- **AIM OF THE EXERCISE**:
Write out the data below in full. Keep it exact.

- **GIVEN INFORMATION**:
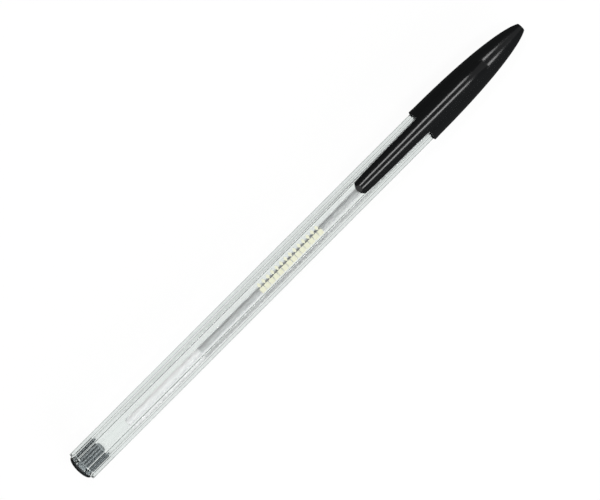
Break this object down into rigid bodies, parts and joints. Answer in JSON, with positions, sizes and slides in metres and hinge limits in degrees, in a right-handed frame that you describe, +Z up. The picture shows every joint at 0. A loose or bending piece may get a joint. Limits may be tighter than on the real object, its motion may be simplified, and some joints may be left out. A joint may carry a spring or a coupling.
{
  "type": "ballpoint pen",
  "caption": "Capped stick ballpoint pen: a clear hexagonal barrel shows its ink tube, with a domed end plug and a round cap whose sprung clip lies along the barrel.",
  "frame": {"origin": "below the middle of the capped pen, in the plane that the cap's mouth touches, at the bottom centre of the bounding box", "axes": "+X along the pen from the end plug to the cap's crown, +Z up through the clip, +Y to its left"},
  "size_m": [0.149, 0.009, 0.0107],
  "materials": {
    "clear_plastic": "clear, polished",
    "black_plastic": "black, satin gloss",
    "milky_plastic": "translucent, satin",
    "ink": "wet black paste",
    "brass": "turned, bright",
    "nickel_silver": "turned, bright",
    "tungsten_carbide": "ground, bright",
    "cream_print": "hot-stamped foil, satin"
  },
  "bodies": {
    "pen_body": {"barrel": "clear_plastic", "end_plug": "black_plastic", "ink_tube": "milky_plastic", "ink": "ink", "tip_holder": "brass", "writing_point": "nickel_silver"},
    "ball": {"ball": "tungsten_carbide"},
    "cap": {"cap": "black_plastic"},
    "clip": {"clip": "black_plastic"}
  },
  "joints": [
    {"name": "cap_slide", "type": "slide", "parent": "pen_body", "child": "cap", "axis": [1, 0, 0], "range_m": [0, 0.05]},
    {"name": "clip_flex", "type": "hinge", "parent": "cap", "child": "clip", "pos_m": [0.0425, 0, 0.00998], "axis": [0, 1, 0], "range_deg": [0, 5], "stiffness_Nm_per_rad": 0.5},
    {"name": "ball_roll", "type": "hinge", "parent": "pen_body", "child": "ball", "pos_m": [0.0625, 0, 0.00454], "axis": [0, 1, 0], "continuous": true}
  ]
}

- **ANSWER BELOW**:
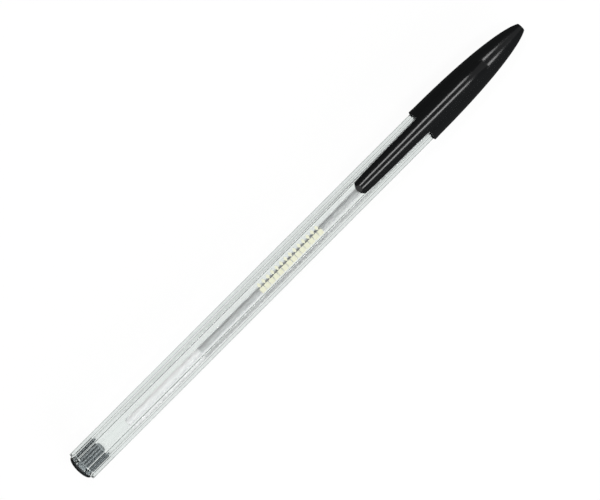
Break this object down into rigid bodies, parts and joints. Answer in JSON, with positions, sizes and slides in metres and hinge limits in degrees, in a right-handed frame that you describe, +Z up. The picture shows every joint at 0. A loose or bending piece may get a joint. Limits may be tighter than on the real object, its motion may be simplified, and some joints may be left out. A joint may carry a spring or a coupling.
{
  "type": "ballpoint pen",
  "caption": "Capped stick ballpoint pen: a clear hexagonal barrel shows its ink tube, with a domed end plug and a round cap whose sprung clip lies along the barrel.",
  "frame": {"origin": "below the middle of the capped pen, in the plane that the cap's mouth touches, at the bottom centre of the bounding box", "axes": "+X along the pen from the end plug to the cap's crown, +Z up through the clip, +Y to its left"},
  "size_m": [0.149, 0.009, 0.0107],
  "materials": {
    "clear_plastic": "clear, polished",
    "black_plastic": "black, satin gloss",
    "milky_plastic": "translucent, satin",
    "ink": "wet black paste",
    "brass": "turned, bright",
    "nickel_silver": "turned, bright",
    "tungsten_carbide": "ground, bright",
    "cream_print": "hot-stamped foil, satin"
  },
  "bodies": {
    "pen_body": {"barrel": "clear_plastic", "end_plug": "black_plastic", "ink_tube": "milky_plastic", "ink": "ink", "tip_holder": "brass", "writing_point": "nickel_silver"},
    "ball": {"ball": "tungsten_carbide"},
    "cap": {"cap": "black_plastic"},
    "clip": {"clip": "black_plastic"}
  },
  "joints": [
    {"name": "cap_slide", "type": "slide", "parent": "pen_body", "child": "cap", "axis": [1, 0, 0], "range_m": [0, 0.05]},
    {"name": "clip_flex", "type": "hinge", "parent": "cap", "child": "clip", "pos_m": [0.0425, 0, 0.00998], "axis": [0, 1, 0], "range_deg": [0, 5], "stiffness_Nm_per_rad": 0.5},
    {"name": "ball_roll", "type": "hinge", "parent": "pen_body", "child": "ball", "pos_m": [0.0625, 0, 0.00454], "axis": [0, 1, 0], "continuous": true}
  ]
}